Vancouver is not without its problems – the Down-Town East Side is as rough as pretty much any neighbourhood in North America – but the problems are very visible. This visibility ensures people are actively engaged in trying to improve things. There are accusations that Vancouverites take themselves too seriously, that the privilege in living somewhere so naturally blessed gives a feeling of superiority, but there is more often a sense of responsibility that engenders these attitudes.

EATart are a group of Vancouver artists who embody this kind of earnestness. Working out of an industrial hangar east of Main St., they create moving mechanical sculptures with the aim of promoting energy awareness. It is this sort of idealism that is so particular to Vancouver. EATart have a stated message and they claim to be inspired by their trips to the Burning Man festival, which has become shorthand for North American hipster high-mindedness. Yet the fact remains that energy awareness is important and maybe it’s better to be idealistic rather than always ice-cool…

Which is where Douglas Coupland comes in. He would be the poet-laureate of Vancouver, if poetry weren’t the one area of the arts he seemingly has yet to turn his hand to. He focuses on the surface, the most visible and immediate element. What marks his worldview and aligns him so perfectly with the city, is that he isn’t obsessively looking for the flipside, the dark underbelly. Whilst he acknowledges things are not always as they seem, he suggests that most of the time, actually, they are.

Douglas Coupland

Vancouver and Coupland’s take on it is perhaps best shown off in his 2006 novel JPod. It is set within a software company which draws parallels with the real and world famous Electronic Arts. The novel features surreal absurdity which would be irritating if it wasn’t so firmly anchored in a very authentic and affectionate portrait of Vancouver.
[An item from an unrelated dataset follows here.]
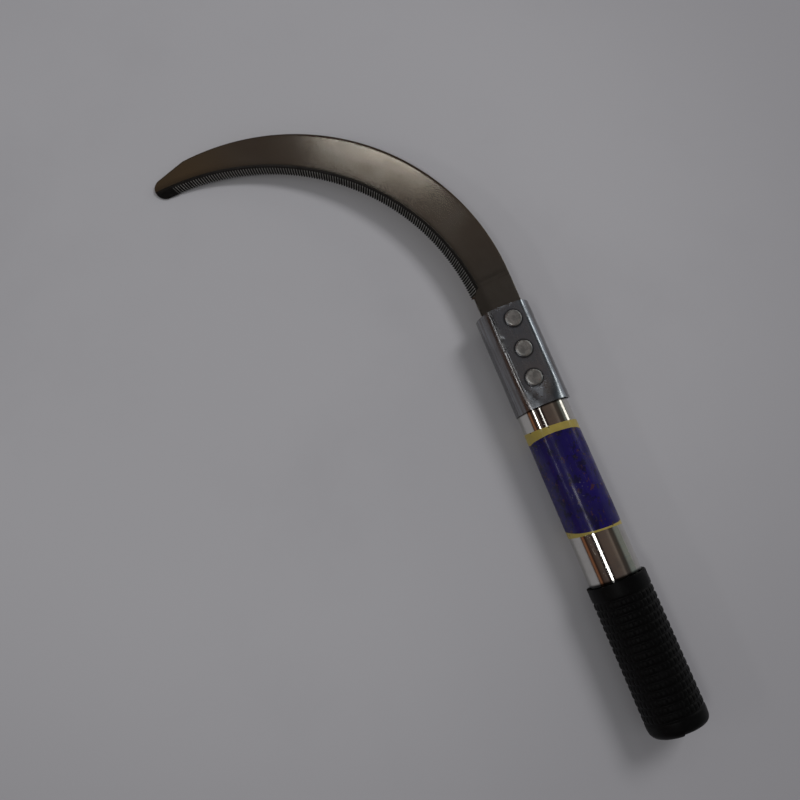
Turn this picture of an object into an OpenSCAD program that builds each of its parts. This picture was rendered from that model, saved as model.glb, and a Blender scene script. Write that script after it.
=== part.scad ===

JPod is hectically plotted as the narrator, Ethan, desperately tries to sort out the problems of his friends, co-workers and family. Despite this, the reader never feels overly worried for Ethan. This is partly due to a lot of the problems being cartoonish, but mostly because Ethan (along with almost every other character in the book, even the one called Evil Mark) is really just a good guy trying to do better. There is an overwhelming sense despite the world’s imperfections it is, in the end, fair.

Vancouver provides the setting for roughly half of Coupland’s books. Though the novels aren’t without humour, none of them are out and out comedies in the manner of JPod. Instead, Coupland takes advantage of his familiarity and affection for the city in order to experiment with sly stylistims, like the apocalyptic Girlfriend in a Coma. This novel anchors a fantastical and profound story with such well realised and detailed characters and settings, and entices the reader into bizarre extremes.

Coupland has a strong and recognisable style. This can unfortunately lead to his novels feeling as if they were cranked off a production line. The stylisation that so effectively grounds Girlfriend in a Coma in emotional reality feels rote and uninspired in books like Eleanor Rigby and The Gum Thief. However, it is devastatingly effective in his accomplished novel, Hey, Nostradamus!, which follows the decades of fallout from a High School shooting. While alive to the richness of Vancouver life, it is suffused with sadness at the odd choices and wrong turns everyone seems to make. As the characters struggle wit problems of the modern world, the narrative offers moments where one’s essential nature is revealed to find that most basic impulses are good. The end of the novel is heart-breaking as it neglects to deny the possibility of finding love and redemption.

In a beautiful town where life is as good as it can be, people still make mistakes yet never entirely lose hope. In his best work Coupland perfectly captures the bitter-sweet quality of this contradiction.